- _WHAT TO WORK ON_:
The entries below contain a line with "Write the OpenSCAD" and a line with "wall, facing +Y.". Retype exactly everything from the first down to the second, both included, and nothing else.
>> START DATA LISTING
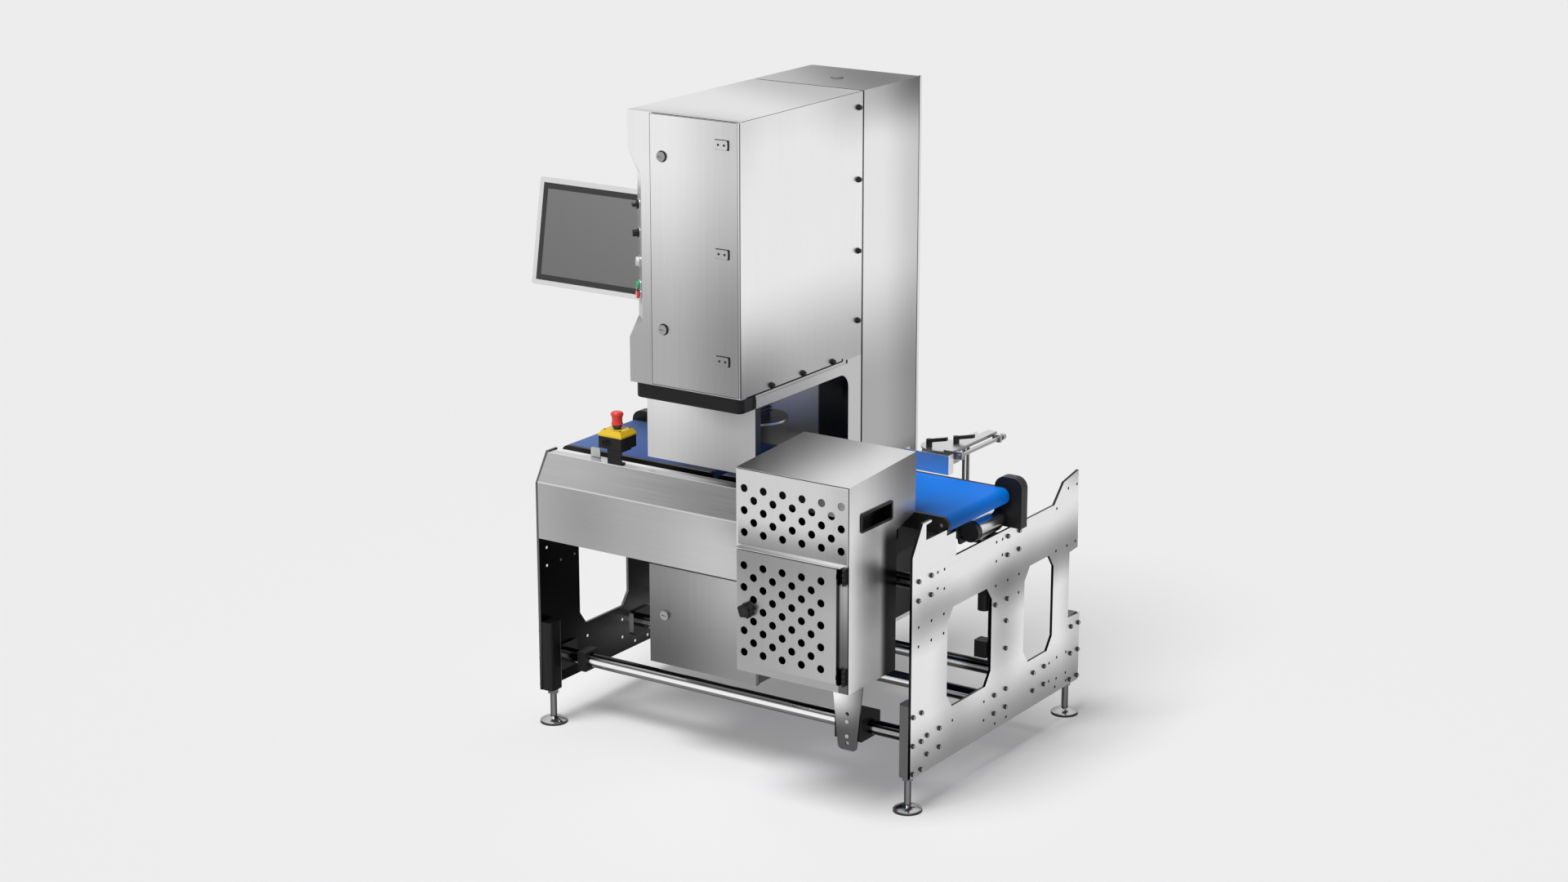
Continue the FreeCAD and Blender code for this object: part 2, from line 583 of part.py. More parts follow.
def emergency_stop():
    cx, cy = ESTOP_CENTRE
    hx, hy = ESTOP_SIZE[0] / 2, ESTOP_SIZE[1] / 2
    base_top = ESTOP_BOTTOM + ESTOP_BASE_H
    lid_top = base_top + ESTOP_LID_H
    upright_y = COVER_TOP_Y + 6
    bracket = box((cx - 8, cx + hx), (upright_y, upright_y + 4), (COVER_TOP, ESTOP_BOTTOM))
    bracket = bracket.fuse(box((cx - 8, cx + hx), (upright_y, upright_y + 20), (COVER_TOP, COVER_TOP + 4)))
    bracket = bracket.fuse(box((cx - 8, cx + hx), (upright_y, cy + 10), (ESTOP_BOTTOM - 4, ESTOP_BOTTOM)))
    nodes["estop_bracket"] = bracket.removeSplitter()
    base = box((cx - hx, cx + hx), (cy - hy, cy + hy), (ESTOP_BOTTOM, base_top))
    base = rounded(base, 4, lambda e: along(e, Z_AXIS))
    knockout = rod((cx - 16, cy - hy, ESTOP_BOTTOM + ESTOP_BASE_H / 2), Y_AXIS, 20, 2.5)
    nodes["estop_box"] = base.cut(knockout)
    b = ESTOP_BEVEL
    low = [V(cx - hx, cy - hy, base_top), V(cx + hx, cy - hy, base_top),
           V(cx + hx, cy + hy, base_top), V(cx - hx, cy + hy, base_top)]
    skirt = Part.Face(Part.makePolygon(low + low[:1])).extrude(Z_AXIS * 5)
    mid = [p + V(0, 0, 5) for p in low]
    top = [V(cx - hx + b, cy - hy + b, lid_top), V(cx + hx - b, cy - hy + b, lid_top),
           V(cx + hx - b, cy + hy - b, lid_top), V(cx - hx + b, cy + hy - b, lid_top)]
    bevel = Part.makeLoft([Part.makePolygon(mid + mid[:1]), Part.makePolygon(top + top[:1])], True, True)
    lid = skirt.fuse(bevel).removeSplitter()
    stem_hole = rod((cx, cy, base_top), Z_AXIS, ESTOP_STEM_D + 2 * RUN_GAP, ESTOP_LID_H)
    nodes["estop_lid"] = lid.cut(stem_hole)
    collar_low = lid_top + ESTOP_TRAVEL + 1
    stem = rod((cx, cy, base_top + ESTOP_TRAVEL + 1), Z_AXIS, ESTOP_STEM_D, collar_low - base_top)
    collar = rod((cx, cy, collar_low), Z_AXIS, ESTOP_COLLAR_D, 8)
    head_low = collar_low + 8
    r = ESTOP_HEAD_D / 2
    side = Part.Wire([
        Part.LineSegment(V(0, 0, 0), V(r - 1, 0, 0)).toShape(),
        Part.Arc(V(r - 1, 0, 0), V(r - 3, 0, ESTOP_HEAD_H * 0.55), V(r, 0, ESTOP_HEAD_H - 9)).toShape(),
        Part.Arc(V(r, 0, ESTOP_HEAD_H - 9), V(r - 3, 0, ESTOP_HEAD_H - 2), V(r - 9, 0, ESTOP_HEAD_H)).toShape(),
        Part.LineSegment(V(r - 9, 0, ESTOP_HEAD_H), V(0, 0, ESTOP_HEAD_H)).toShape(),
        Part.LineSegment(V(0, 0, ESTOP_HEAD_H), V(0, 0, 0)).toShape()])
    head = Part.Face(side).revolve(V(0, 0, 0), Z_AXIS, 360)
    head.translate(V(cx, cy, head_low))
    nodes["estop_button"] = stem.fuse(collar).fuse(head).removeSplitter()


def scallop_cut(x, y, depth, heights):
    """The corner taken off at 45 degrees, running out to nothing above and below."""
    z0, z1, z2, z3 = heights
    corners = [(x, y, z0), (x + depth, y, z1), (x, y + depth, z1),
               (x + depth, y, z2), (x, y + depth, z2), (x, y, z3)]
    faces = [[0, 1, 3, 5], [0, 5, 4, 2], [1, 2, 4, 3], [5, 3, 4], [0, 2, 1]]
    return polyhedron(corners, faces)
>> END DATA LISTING
>> START DATA LISTING
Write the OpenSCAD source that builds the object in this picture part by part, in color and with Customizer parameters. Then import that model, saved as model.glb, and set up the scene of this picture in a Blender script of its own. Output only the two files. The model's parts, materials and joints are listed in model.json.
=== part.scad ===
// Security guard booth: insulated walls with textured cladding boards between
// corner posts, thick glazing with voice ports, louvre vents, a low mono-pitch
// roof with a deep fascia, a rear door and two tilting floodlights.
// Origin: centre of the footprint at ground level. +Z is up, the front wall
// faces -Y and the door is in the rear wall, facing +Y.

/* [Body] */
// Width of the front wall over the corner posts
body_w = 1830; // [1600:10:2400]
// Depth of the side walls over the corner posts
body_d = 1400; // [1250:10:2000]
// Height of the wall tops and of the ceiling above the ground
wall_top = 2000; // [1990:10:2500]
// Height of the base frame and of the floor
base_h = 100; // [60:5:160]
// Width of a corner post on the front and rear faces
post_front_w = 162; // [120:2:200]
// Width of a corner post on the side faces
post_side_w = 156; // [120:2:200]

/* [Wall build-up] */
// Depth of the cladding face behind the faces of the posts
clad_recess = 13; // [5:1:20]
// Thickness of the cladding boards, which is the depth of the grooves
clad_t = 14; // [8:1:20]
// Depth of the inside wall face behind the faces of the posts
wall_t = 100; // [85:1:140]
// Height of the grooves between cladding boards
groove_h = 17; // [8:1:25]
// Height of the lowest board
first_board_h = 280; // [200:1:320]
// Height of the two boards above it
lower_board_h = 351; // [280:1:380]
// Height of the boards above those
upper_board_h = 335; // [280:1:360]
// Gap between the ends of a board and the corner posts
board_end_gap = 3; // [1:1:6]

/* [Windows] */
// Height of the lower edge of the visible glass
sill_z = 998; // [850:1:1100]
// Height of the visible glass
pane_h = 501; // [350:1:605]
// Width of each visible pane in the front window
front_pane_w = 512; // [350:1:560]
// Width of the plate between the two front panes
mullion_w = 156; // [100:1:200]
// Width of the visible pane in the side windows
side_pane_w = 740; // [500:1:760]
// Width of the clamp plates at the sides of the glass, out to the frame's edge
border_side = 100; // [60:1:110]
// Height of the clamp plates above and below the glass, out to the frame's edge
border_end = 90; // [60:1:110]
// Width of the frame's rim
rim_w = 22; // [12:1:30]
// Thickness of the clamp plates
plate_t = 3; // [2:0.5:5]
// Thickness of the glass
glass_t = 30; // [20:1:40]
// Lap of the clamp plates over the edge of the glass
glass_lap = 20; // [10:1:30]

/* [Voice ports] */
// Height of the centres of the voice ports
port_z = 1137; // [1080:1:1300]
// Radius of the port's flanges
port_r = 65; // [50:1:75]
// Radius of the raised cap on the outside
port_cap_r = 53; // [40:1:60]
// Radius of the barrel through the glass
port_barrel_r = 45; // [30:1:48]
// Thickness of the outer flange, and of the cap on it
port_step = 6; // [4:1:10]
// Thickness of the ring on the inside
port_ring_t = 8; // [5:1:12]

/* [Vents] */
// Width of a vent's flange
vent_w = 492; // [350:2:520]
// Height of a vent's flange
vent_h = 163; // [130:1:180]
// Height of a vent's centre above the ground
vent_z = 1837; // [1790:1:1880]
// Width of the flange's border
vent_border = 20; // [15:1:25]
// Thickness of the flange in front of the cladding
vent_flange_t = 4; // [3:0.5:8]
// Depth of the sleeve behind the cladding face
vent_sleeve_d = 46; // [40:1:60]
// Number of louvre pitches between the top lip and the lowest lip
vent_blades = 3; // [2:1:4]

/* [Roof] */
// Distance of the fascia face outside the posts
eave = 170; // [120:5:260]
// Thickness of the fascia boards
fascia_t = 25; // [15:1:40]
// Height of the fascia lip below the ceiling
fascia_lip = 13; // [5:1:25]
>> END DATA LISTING
- _REPLY TO THE EXERCISE_:
Write the OpenSCAD source that builds the object in this picture part by part, in color and with Customizer parameters. Then import that model, saved as model.glb, and set up the scene of this picture in a Blender script of its own. Output only the two files. The model's parts, materials and joints are listed in model.json.
=== part.scad ===
// Security guard booth: insulated walls with textured cladding boards between
// corner posts, thick glazing with voice ports, louvre vents, a low mono-pitch
// roof with a deep fascia, a rear door and two tilting floodlights.
// Origin: centre of the footprint at ground level. +Z is up, the front wall
// faces -Y and the door is in the rear wall, facing +Y.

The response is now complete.